I love dogs, and for the most part, they love me. It a mutual admiration that goes back to when I was 5 years old. My father had a superbly trained bird dog, an Irish setter named Timothy Kirkpatrick. My mother told me that at precisely 3 P.M. each afternoon Tim would get up and walk down to the end of the block, not cross the street, but sit at the corner and wait for me to come walking home from kindergarten. This was of course many decades ago, when allowing your child to walk home from school was not considered child abuse.
But I digress. Can dogs really hear you think? It’s surprising they can hear at all when you consider that every puppy is born stone deaf and can’t hear at all until they are two to three weeks old!
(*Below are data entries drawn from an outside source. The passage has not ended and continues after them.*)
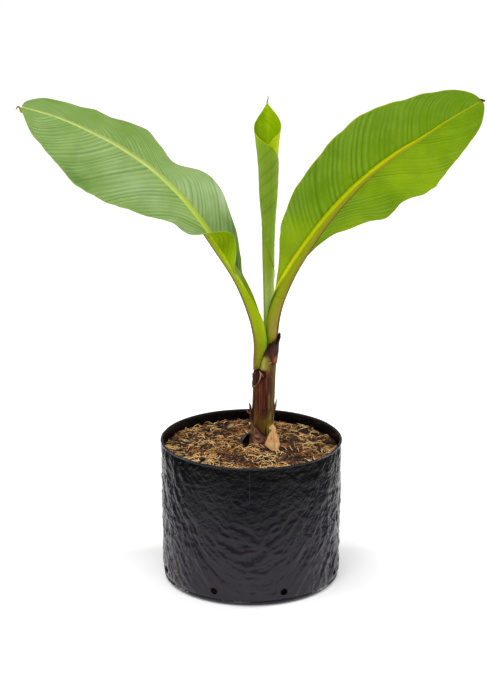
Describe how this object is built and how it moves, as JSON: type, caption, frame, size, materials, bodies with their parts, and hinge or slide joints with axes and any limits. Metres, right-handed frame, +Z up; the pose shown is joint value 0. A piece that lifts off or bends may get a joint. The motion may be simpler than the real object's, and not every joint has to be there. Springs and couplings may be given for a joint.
{
  "type": "banana plant in a planter bag",
  "caption": "Young banana plant with a brown pseudostem, open arching leaves and a rolled centre leaf, standing in a black polythene planter bag filled with coir mix.",
  "frame": {"origin": "centre of the planter bag's flat underside", "axes": "+Z up the plant; the front of the plant faces -Y; +X to the right seen from the front, towards the leaf that shows its underside"},
  "size_m": [0.6225, 0.2785, 0.732],
  "materials": {
    "bag_film": "crinkled black polythene film, satin to glossy",
    "potting_mix": "loose coir fibre, bark chips and peat",
    "stem_sheath": "smooth, brown and maroon with olive streaks",
    "dried_sheath": "dry, papery, dark brown",
    "dried_leaf": "dry, papery, tan",
    "leaf_stalk": "smooth, waxy, yellow-green",
    "leaf_rib": "smooth, waxy, pale yellow-green",
    "leaf_upper_side": "glossy green with fine side veins",
    "leaf_underside": "yellow-green, lit through, with fine side veins",
    "rolled_leaf": "satin green with fine slanting veins"
  },
  "bodies": {
    "root": {"planter_bag": "bag_film", "potting_mix": "potting_mix", "pseudostem": "stem_sheath", "foot_scale": "dried_sheath", "dried_collar": "dried_sheath", "torn_sheath_scrap": "dried_sheath", "tan_leaf_scrap": "dried_leaf", "dark_sheath_scrap": "dried_sheath", "left_spike": "dried_sheath", "right_spike": "dried_sheath", "rolled_leaf_stalk": "leaf_stalk", "rolled_leaf": "rolled_leaf", "right_petiole": "leaf_stalk", "right_midrib": "leaf_rib", "right_blade_upper": "leaf_underside", "right_blade_lower": "leaf_underside", "left_petiole": "leaf_stalk", "left_midrib": "leaf_rib", "left_blade_near": "leaf_upper_side", "left_blade_far": "leaf_upper_side"}
  },
  "joints": []
}
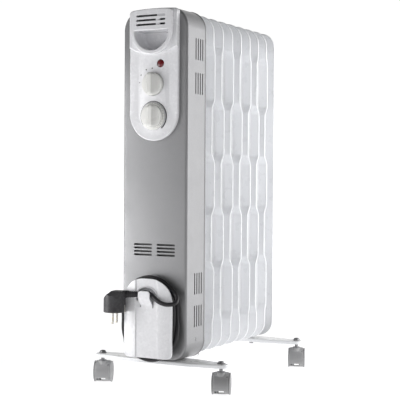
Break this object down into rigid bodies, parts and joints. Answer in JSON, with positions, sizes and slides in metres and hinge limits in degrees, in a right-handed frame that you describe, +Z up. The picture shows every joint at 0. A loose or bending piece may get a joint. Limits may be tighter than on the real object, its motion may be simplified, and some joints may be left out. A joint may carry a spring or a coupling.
{
  "type": "oil filled radiator heater",
  "caption": "Upright oil filled radiator heater: a row of wavy pressed steel fins behind a slim control box with dials, a handle, a front cord winder and swivel casters.",
  "frame": {"origin": "on the floor, in the heater's plane of symmetry, midway between its front and its back without the cord and plug", "axes": "+Z up, the control box faces -Y, +X is the right-hand side seen from the front"},
  "size_m": [0.2722, 0.414, 0.6334],
  "materials": {
    "enamel": "gloss",
    "silver_paint": "satin",
    "zinc_steel": "satin",
    "element_steel": "matte",
    "white_plastic": "gloss",
    "knob_plastic": "satin",
    "red_lens": "polished",
    "inner_plastic": "matte",
    "plug_plastic": "satin",
    "cord_rubber": "satin",
    "plug_brass": "polished",
    "caster_plastic": "satin"
  },
  "bodies": {
    "heater": {"fin_1": "enamel", "fin_2": "enamel", "fin_3": "enamel", "fin_4": "enamel", "fin_5": "enamel", "fin_6": "enamel", "fin_7": "enamel", "fin_8": "enamel", "fin_9": "enamel", "foot_front": "enamel", "foot_rear": "enamel", "control_box_shell": "silver_paint", "control_box_back_plate": "zinc_steel", "oil_filler_plug": "zinc_steel", "u_bolt_front": "zinc_steel", "u_bolt_rear": "zinc_steel", "wing_nut_front_left": "zinc_steel", "wing_nut_front_right": "zinc_steel", "wing_nut_rear_left": "zinc_steel", "wing_nut_rear_right": "zinc_steel", "thermostat": "zinc_steel", "heating_element": "element_steel", "control_fascia": "white_plastic", "handle_cap": "white_plastic", "cord_winder_neck": "white_plastic", "cord_winder_plate": "white_plastic", "pilot_lamp_lens": "red_lens", "pilot_lamp_holder": "inner_plastic", "power_switch": "inner_plastic", "thermal_cutout": "inner_plastic", "tilt_switch": "inner_plastic", "cord_gland": "plug_plastic", "plug_body": "plug_plastic", "power_cord_coil": "cord_rubber", "power_cord_lead": "cord_rubber", "plug_pins": "plug_brass", "caster_front_left_stem": "zinc_steel", "caster_front_right_stem": "zinc_steel", "caster_rear_left_stem": "zinc_steel", "caster_rear_right_stem": "zinc_steel"},
    "power_dial": {"power_knob": "knob_plastic", "power_switch_shaft": "inner_plastic"},
    "thermostat_dial": {"thermostat_knob": "knob_plastic", "thermostat_shaft": "zinc_steel"},
    "caster_front_left_swivel": {"caster_front_left_hood": "caster_plastic", "caster_front_left_axle": "zinc_steel"},
    "caster_front_left_left_wheel": {"caster_front_left_wheel_left": "caster_plastic"},
    "caster_front_left_right_wheel": {"caster_front_left_wheel_right": "caster_plastic"},
    "caster_front_right_swivel": {"caster_front_right_hood": "caster_plastic", "caster_front_right_axle": "zinc_steel"},
    "caster_front_right_left_wheel": {"caster_front_right_wheel_left": "caster_plastic"},
    "caster_front_right_right_wheel": {"caster_front_right_wheel_right": "caster_plastic"},
    "caster_rear_left_swivel": {"caster_rear_left_hood": "caster_plastic", "caster_rear_left_axle": "zinc_steel"},
    "caster_rear_left_left_wheel": {"caster_rear_left_wheel_left": "caster_plastic"},
    "caster_rear_left_right_wheel": {"caster_rear_left_wheel_right": "caster_plastic"},
    "caster_rear_right_swivel": {"caster_rear_right_hood": "caster_plastic", "caster_rear_right_axle": "zinc_steel"},
    "caster_rear_right_left_wheel": {"caster_rear_right_wheel_left": "caster_plastic"},
    "caster_rear_right_right_wheel": {"caster_rear_right_wheel_right": "caster_plastic"}
  },
  "joints": [
    {"name": "power_knob_turn", "type": "hinge", "parent": "heater", "child": "power_dial", "pos_m": [0, -0.16807, 0.50814], "axis": [0, -1, 0], "range_deg": [0, 90]},
    {"name": "thermostat_knob_turn", "type": "hinge", "parent": "heater", "child": "thermostat_dial", "pos_m": [0, -0.16807, 0.45515], "axis": [0, -1, 0], "range_deg": [-135, 90]},
    {"name": "caster_front_left_turn", "type": "hinge", "parent": "heater", "child": "caster_front_left_swivel", "pos_m": [-0.115, -0.14127, 0.03775], "axis": [0, 0, 1], "continuous": true},
    {"name": "caster_front_left_left_roll", "type": "hinge", "parent": "caster_front_left_swivel", "child": "caster_front_left_left_wheel", "pos_m": [-0.12739, -0.13803, 0.01815], "axis": [0.9135, 0.4067, 0], "continuous": true},
    {"name": "caster_front_left_right_roll", "type": "hinge", "parent": "caster_front_left_swivel", "child": "caster_front_left_right_wheel", "pos_m": [-0.10912, -0.12989, 0.01815], "axis": [0.9135, 0.4067, 0], "continuous": true},
    {"name": "caster_front_right_turn", "type": "hinge", "parent": "heater", "child": "caster_front_right_swivel", "pos_m": [0.115, -0.14127, 0.03775], "axis": [0, 0, 1], "continuous": true},
    {"name": "caster_front_right_left_roll", "type": "hinge", "parent": "caster_front_right_swivel", "child": "caster_front_right_left_wheel", "pos_m": [0.10273, -0.13759, 0.01815], "axis": [0.9272, 0.3746, 0], "continuous": true},
    {"name": "caster_front_right_right_roll", "type": "hinge", "parent": "caster_front_right_swivel", "child": "caster_front_right_right_wheel", "pos_m": [0.12127, -0.1301, 0.01815], "axis": [0.9272, 0.3746, 0], "continuous": true},
    {"name": "caster_rear_left_turn", "type": "hinge", "parent": "heater", "child": "caster_rear_left_swivel", "pos_m": [-0.115, 0.16623, 0.03775], "axis": [0, 0, 1], "continuous": true},
    {"name": "caster_rear_left_left_roll", "type": "hinge", "parent": "caster_rear_left_swivel", "child": "caster_rear_left_left_wheel", "pos_m": [-0.12682, 0.17117, 0.01815], "axis": [0.9613, 0.2756, 0], "continuous": true},
    {"name": "caster_rear_left_right_roll", "type": "hinge", "parent": "caster_rear_left_swivel", "child": "caster_rear_left_right_wheel", "pos_m": [-0.10759, 0.17668, 0.01815], "axis": [0.9613, 0.2756, 0], "continuous": true},
    {"name": "caster_rear_right_turn", "type": "hinge", "parent": "heater", "child": "caster_rear_right_swivel", "pos_m": [0.115, 0.16623, 0.03775], "axis": [0, 0, 1], "continuous": true},
    {"name": "caster_rear_right_left_roll", "type": "hinge", "parent": "caster_rear_right_swivel", "child": "caster_rear_right_left_wheel", "pos_m": [0.10287, 0.17033, 0.01815], "axis": [0.9397, 0.342, 0], "continuous": true},
    {"name": "caster_rear_right_right_roll", "type": "hinge", "parent": "caster_rear_right_swivel", "child": "caster_rear_right_right_wheel", "pos_m": [0.12166, 0.17717, 0.01815], "axis": [0.9397, 0.342, 0], "continuous": true}
  ]
}
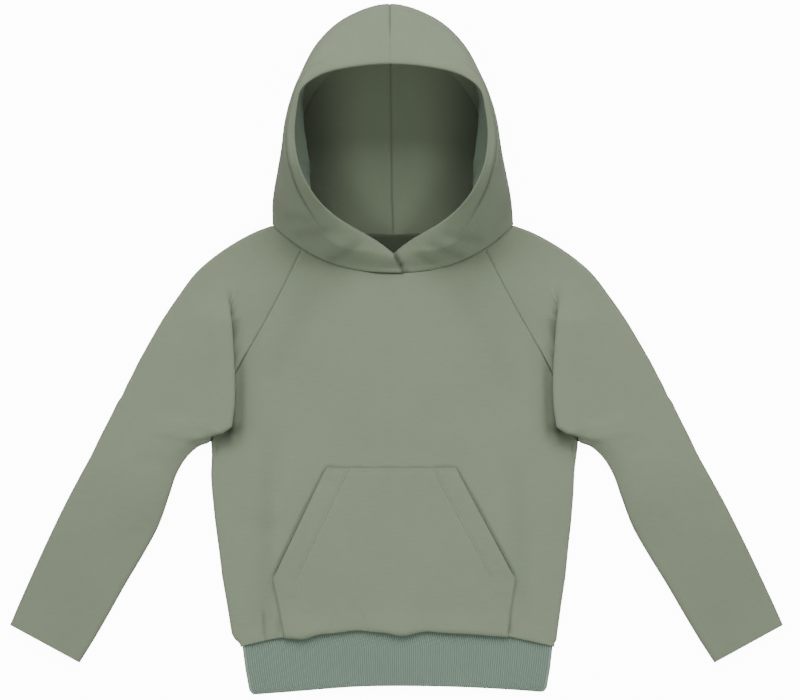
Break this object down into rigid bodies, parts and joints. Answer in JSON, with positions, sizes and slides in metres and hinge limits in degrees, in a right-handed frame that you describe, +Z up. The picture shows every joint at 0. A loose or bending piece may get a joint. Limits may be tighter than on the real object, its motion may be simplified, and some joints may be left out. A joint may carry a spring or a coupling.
{
  "type": "toddler hoodie",
  "caption": "Toddler's raglan pullover hoodie laid flat, with its hood propped open, a kangaroo pocket and a ribbed hem band.",
  "frame": {"origin": "on the table, under the middle of the laid-out garment's bounding box", "axes": "+X across the garment from cuff to cuff, to the right as it is seen from above with the hood at the top; +Y along the body towards the top of the hood; +Z up from the table"},
  "size_m": [0.7134, 0.6352, 0.1014],
  "materials": {
    "jersey": "matt brushed sweatshirt jersey, sage green",
    "rib": "matt one-by-one rib knit, a cooler sage green"
  },
  "bodies": {
    "root": {"front": "jersey", "back": "jersey", "sleeve_left": "jersey", "sleeve_right": "jersey", "hood_left": "jersey", "hood_right": "jersey", "pocket": "jersey", "hem_rib": "rib"}
  },
  "joints": []
}
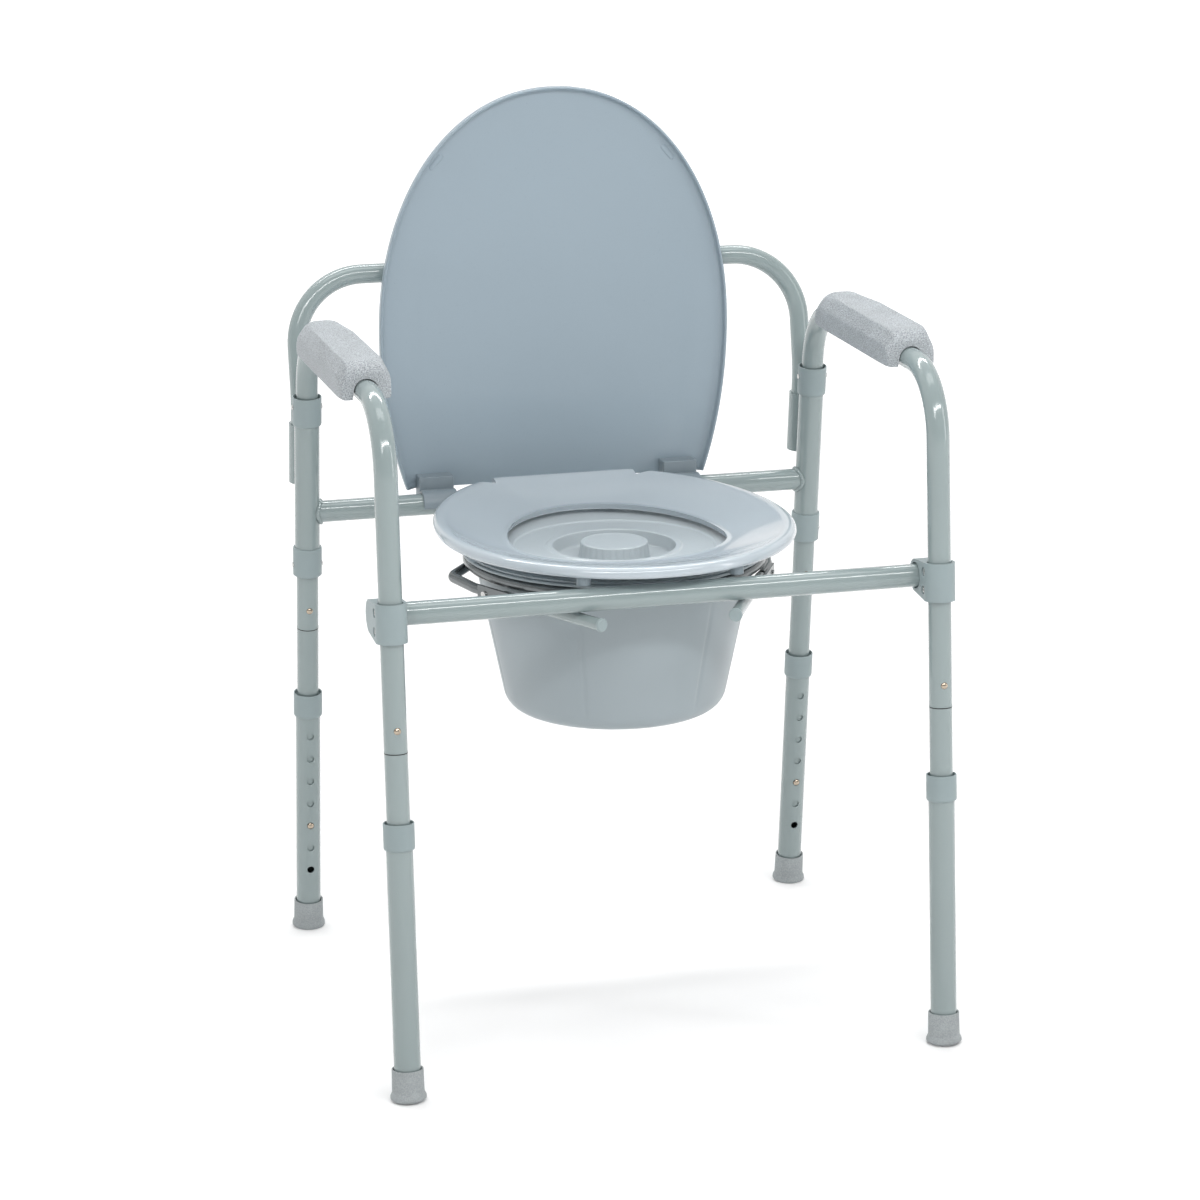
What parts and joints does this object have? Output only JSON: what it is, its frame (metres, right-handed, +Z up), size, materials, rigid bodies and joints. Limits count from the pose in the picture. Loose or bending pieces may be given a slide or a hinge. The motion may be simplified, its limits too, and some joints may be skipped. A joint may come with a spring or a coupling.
{
  "type": "folding bedside commode frame",
  "caption": "Folding steel bedside commode: splayed height-adjustable legs, padded arms, back bar, hinged oval seat and lid, lift-out pail in a ring holder.",
  "frame": {"origin": "on the floor, midway between the four feet", "axes": "+X to the right seen from the front, +Y to the rear, +Z up"},
  "size_m": [0.586, 0.5299, 0.883],
  "materials": {
    "frame_paint": "gloss powder coat",
    "holder_paint": "satin dark powder coat",
    "fitting_plastic": "satin moulded",
    "clip_plastic": "satin moulded, dark",
    "seat_plastic": "gloss moulded",
    "pail_plastic": "semi-gloss moulded",
    "cover_plastic": "semi-gloss moulded",
    "pad_vinyl": "fine pebble grain",
    "foot_rubber": "mottled matte",
    "button_brass": "polished",
    "fastener_steel": "bright"
  },
  "bodies": {
    "rear_frame": {"left_rear_sleeve": "frame_paint", "left_back_socket": "frame_paint", "left_upper_bushing": "fitting_plastic", "left_lower_bushing": "fitting_plastic", "right_rear_sleeve": "frame_paint", "right_back_socket": "frame_paint", "right_upper_bushing": "fitting_plastic", "right_lower_bushing": "fitting_plastic", "rear_crossbar": "frame_paint", "bushing_rivets": "fastener_steel", "pail": "pail_plastic", "pail_cover": "cover_plastic", "holder_ring": "holder_paint", "holder_hooks": "holder_paint", "holder_rods": "frame_paint", "rod_caps": "fitting_plastic", "holder_plates": "holder_paint", "holder_rivets": "fastener_steel", "holder_loops": "holder_paint"},
    "back_bar": {"back_bar": "frame_paint"},
    "left_side": {"left_side_tube": "frame_paint", "left_armrest_pad": "pad_vinyl", "left_pad_screws": "fastener_steel", "left_front_inner_leg": "frame_paint", "left_rear_inner_leg": "frame_paint"},
    "right_side": {"right_side_tube": "frame_paint", "right_armrest_pad": "pad_vinyl", "right_pad_screws": "fastener_steel", "right_front_inner_leg": "frame_paint", "right_rear_inner_leg": "frame_paint"},
    "front_bar": {"front_crossbar": "frame_paint", "left_leg_bracket": "fitting_plastic", "right_leg_bracket": "fitting_plastic", "bracket_screws": "fastener_steel"},
    "seat": {"seat": "seat_plastic", "seat_clips": "fitting_plastic", "seat_bumpers": "foot_rubber"},
    "lid": {"lid": "seat_plastic", "lid_clips": "clip_plastic", "lid_bumpers": "seat_plastic"},
    "left_front_extension": {"left_front_extension": "frame_paint", "left_front_collar": "fitting_plastic", "left_front_foot": "foot_rubber"},
    "left_front_height_button": {"left_front_height_button": "button_brass"},
    "left_front_joint_button": {"left_front_joint_button": "button_brass"},
    "left_rear_extension": {"left_rear_extension": "frame_paint", "left_rear_collar": "fitting_plastic", "left_rear_foot": "foot_rubber"},
    "left_rear_height_button": {"left_rear_height_button": "button_brass"},
    "left_rear_joint_button": {"left_rear_joint_button": "button_brass"},
    "right_front_extension": {"right_front_extension": "frame_paint", "right_front_collar": "fitting_plastic", "right_front_foot": "foot_rubber"},
    "right_front_height_button": {"right_front_height_button": "button_brass"},
    "right_front_joint_button": {"right_front_joint_button": "button_brass"},
    "right_rear_extension": {"right_rear_extension": "frame_paint", "right_rear_collar": "fitting_plastic", "right_rear_foot": "foot_rubber"},
    "right_rear_height_button": {"right_rear_height_button": "button_brass"},
    "right_rear_joint_button": {"right_rear_joint_button": "button_brass"}
  },
  "joints": [
    {"name": "left_side_fold", "type": "hinge", "parent": "rear_frame", "child": "left_side", "pos_m": [-0.267, 0.19495, 0.4634], "axis": [0, -0.1129, 0.9936], "range_deg": [-12, 12]},
    {"name": "right_side_fold", "type": "hinge", "parent": "rear_frame", "child": "right_side", "pos_m": [0.267, 0.19495, 0.4634], "axis": [0, -0.1129, 0.9936], "range_deg": [-12, 12]},
    {"name": "front_bar_swing", "type": "hinge", "parent": "left_side", "child": "front_bar", "pos_m": [-0.267, -0.20997, 0.4557], "axis": [0, -0.1129, 0.9936], "range_deg": [-12, 12]},
    {"name": "seat_hinge", "type": "hinge", "parent": "rear_frame", "child": "seat", "pos_m": [0, 0.19495, 0.4634], "axis": [-1, 0, 0], "range_deg": [0, 90]},
    {"name": "lid_hinge", "type": "hinge", "parent": "rear_frame", "child": "lid", "pos_m": [0, 0.19495, 0.4634], "axis": [-1, 0, 0], "range_deg": [-90, 0]},
    {"name": "back_bar_lift", "type": "slide", "parent": "rear_frame", "child": "back_bar", "axis": [0, -0.1129, 0.9936], "range_m": [0, 0.05]},
    {"name": "left_front_height", "type": "slide", "parent": "left_side", "child": "left_front_extension", "axis": [0, -0.0823, -0.9966], "range_m": [-0.0508, 0.1016]},
    {"name": "left_front_height_button_press", "type": "slide", "parent": "left_side", "child": "left_front_height_button", "axis": [0, -0.9966, 0.0823], "range_m": [0, 0.003], "stiffness_N_per_m": 500, "springref_m": -0.002},
    {"name": "left_front_joint_button_press", "type": "slide", "parent": "left_side", "child": "left_front_joint_button", "axis": [0, 0.9966, -0.0823], "range_m": [0, 0.003], "stiffness_N_per_m": 500, "springref_m": -0.002},
    {"name": "left_rear_height", "type": "slide", "parent": "left_side", "child": "left_rear_extension", "axis": [0, 0.1129, -0.9936], "range_m": [-0.0508, 0.1016]},
    {"name": "left_rear_height_button_press", "type": "slide", "parent": "left_side", "child": "left_rear_height_button", "axis": [0, 0.9936, 0.1129], "range_m": [0, 0.003], "stiffness_N_per_m": 500, "springref_m": -0.002},
    {"name": "left_rear_joint_button_press", "type": "slide", "parent": "left_side", "child": "left_rear_joint_button", "axis": [0, 0.9936, 0.1129], "range_m": [0, 0.003], "stiffness_N_per_m": 500, "springref_m": -0.002},
    {"name": "right_front_height", "type": "slide", "parent": "right_side", "child": "right_front_extension", "axis": [0, -0.0823, -0.9966], "range_m": [-0.0508, 0.1016]},
    {"name": "right_front_height_button_press", "type": "slide", "parent": "right_side", "child": "right_front_height_button", "axis": [0, -0.9966, 0.0823], "range_m": [0, 0.003], "stiffness_N_per_m": 500, "springref_m": -0.002},
    {"name": "right_front_joint_button_press", "type": "slide", "parent": "right_side", "child": "right_front_joint_button", "axis": [0, 0.9966, -0.0823], "range_m": [0, 0.003], "stiffness_N_per_m": 500, "springref_m": -0.002},
    {"name": "right_rear_height", "type": "slide", "parent": "right_side", "child": "right_rear_extension", "axis": [0, 0.1129, -0.9936], "range_m": [-0.0508, 0.1016]},
    {"name": "right_rear_height_button_press", "type": "slide", "parent": "right_side", "child": "right_rear_height_button", "axis": [0, 0.9936, 0.1129], "range_m": [0, 0.003], "stiffness_N_per_m": 500, "springref_m": -0.002},
    {"name": "right_rear_joint_button_press", "type": "slide", "parent": "right_side", "child": "right_rear_joint_button", "axis": [0, 0.9936, 0.1129], "range_m": [0, 0.003], "stiffness_N_per_m": 500, "springref_m": -0.002}
  ],
  "couplings": [
    {"joint": "right_side_fold", "follows": "left_side_fold", "ratio": 1},
    {"joint": "front_bar_swing", "follows": "left_side_fold", "ratio": -1}
  ]
}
Just like their sense of smell, a dog’s hearing is phenomenal compared to a human’s. While humans can hear in a range of 20 to 20,000 hertz a dog can hear in a range of 40 to 40,000 hertz. Both can hear low tones fairly well but dogs are off the chart when it comes to high frequencies. That’s why trainers like to use silent whistles that only dogs can hear. There is no interference with competing noises.
Not only do dogs hear the range of tones better than we do, they hear volume four times better than humans. A good example would be you hearing a train whistle a mile away, your canine buddy can hear it four miles away. That explains why dogs hate the vacuum cleaner and the Fourth of July. Can you imagine what it sounds like to them?
How and why can they do this? The how is explained mostly because dogs have eighteen different ear muscles and we have only six. Ears can be fine-tuned to locate and identify sound, and each ear is independent from the other. The why is only a guess. Most think it goes back to when all dogs were wolves and exceptional hearing was a necessity for survival.
Someone or somewhere I read or was told about a philosophy that pertains to dogs that I personally believe is totally true. A dog is the only mammal on earth that will meet its God before it dies.
This is my beloved dog Chase. He is a pointing lab retriever. He and I have had many joyous pheasant hunting trips, mostly in Kansas and North Dakota. His amazing instincts come into play and make the sport far more fun, interesting, and productive. The rest of the year, his loving and loyal instincts provide for a wonderful companion. Constantly by my side, he notices my moods, listens to my every word, usually agrees with me, and is always ready for a good, vigorous walk. And yes, I believe my dog can hear me think!